As president of The Mentzer Group, a full-service, independent investment advisory firm, Doug Mentzer is dedicated to informing and serving clients throughout East Tennessee and beyond. He uses his experience and industry knowledge to create a wide range of retirement solutions, including income strategies, wealth management, annuities, tax strategies, long-term care plans, IRA/401(k) rollovers, and much more.
He is a well-known financial advisor and speaker who is focused on helping clients work toward their retirement dreams through a well-thought-out retirement strategy.
To say Doug has a lot of irons in the fire is a negligent understatement.
He’s actively involved in four different businesses – two he owns and two he shares with partners – and occupies a leadership position in all of them.
Two businesses are technical in nature, one is a publishing company, and the fourth is his investment firm.
So as a leader in all four businesses, Doug was continually having a million things come up that demanded his time and energy – things that weren’t necessarily the best use of his time and energy – like, bills, placing orders, and scheduling.
But as is often the case with leaders like Doug, leading and running four businesses isn’t enough.
He’s also in a band, very active in his church, and a competitive obstacle-course racer. Oh, and he also has two children.
As we mentioned: lots of irons in the fire. And he was the first to admit that “… things had gotten pretty hectic.”
What he needed was dedicated help.
“There is a good bit of staff at each of the businesses, but what I was finding is with all the various things that I had going on, there wasn’t necessarily someone who worked specifically for me,” Doug says.
Enter: Kate
Unsurprisingly, Doug was overloaded with email “like a lot of entrepreneurs,” he says, “but my biggest pain points – maybe even more than email – was just all these projects that needed to get done that really were going to have to be driven by me, whether it’s because I had the knowledge or it was of my making. And I was the one that knew how to do it or what needed to be done.”
So Kate got to work. She helped to get his email, calendar and some communications under control.
“Initially, when we first got started in January, there was just a lot of basic work on email and calendar and getting some tools set up,” he says.
But more importantly, she got Doug out from under an overwhelming backlog.
“Kate’s proven very adaptable in kind of jumping from business to business,” he says. “She’s had no problem just jumping from one to another.”
And while Kate was checking everything off of self-proclaimed type-A Doug’s lists, he was again able to focus on that which only he could do.
“We got to where we were past working on email and calendar – and could focus on bigger-picture stuff,” he shares.
And instead of doing those “unimportant things,” Doug was able to look to – and plan for – the future, asking, “‘What’s next? What are we pivoting to?
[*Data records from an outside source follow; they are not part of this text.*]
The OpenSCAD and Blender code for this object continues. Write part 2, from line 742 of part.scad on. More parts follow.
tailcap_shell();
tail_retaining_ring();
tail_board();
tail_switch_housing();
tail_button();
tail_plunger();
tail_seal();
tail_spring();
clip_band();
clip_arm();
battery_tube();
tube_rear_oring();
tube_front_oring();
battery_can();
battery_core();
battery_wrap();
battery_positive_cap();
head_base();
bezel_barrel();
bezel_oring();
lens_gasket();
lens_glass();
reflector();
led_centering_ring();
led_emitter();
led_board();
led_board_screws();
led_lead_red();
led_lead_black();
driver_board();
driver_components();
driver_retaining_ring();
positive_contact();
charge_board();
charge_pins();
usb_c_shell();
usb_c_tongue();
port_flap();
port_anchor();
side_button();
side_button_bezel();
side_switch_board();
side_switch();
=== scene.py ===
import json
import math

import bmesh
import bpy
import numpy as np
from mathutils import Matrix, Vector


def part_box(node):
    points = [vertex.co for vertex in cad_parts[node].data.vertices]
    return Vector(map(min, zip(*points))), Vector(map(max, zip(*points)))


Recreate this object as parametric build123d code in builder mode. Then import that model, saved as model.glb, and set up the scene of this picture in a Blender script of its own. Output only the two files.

How do we serve our clients better?’” he explains.
“Planning for the future, driving the business forward – those are things that I was missing,” he says. “There was just so much time spent trying to keep the hole from getting deeper – but it’s not what the leader should be doing.”
“Now, I’m moving things forward as opposed to just cleaning up a hundred items that I didn’t get to during the day,” he says. “I’m able to focus on driving the business forward, serving clients better, vision-casting.
“Kate and I really hit it off from the beginning, built some good trust really early, and we’ve been running it all. It’s been fantastic.”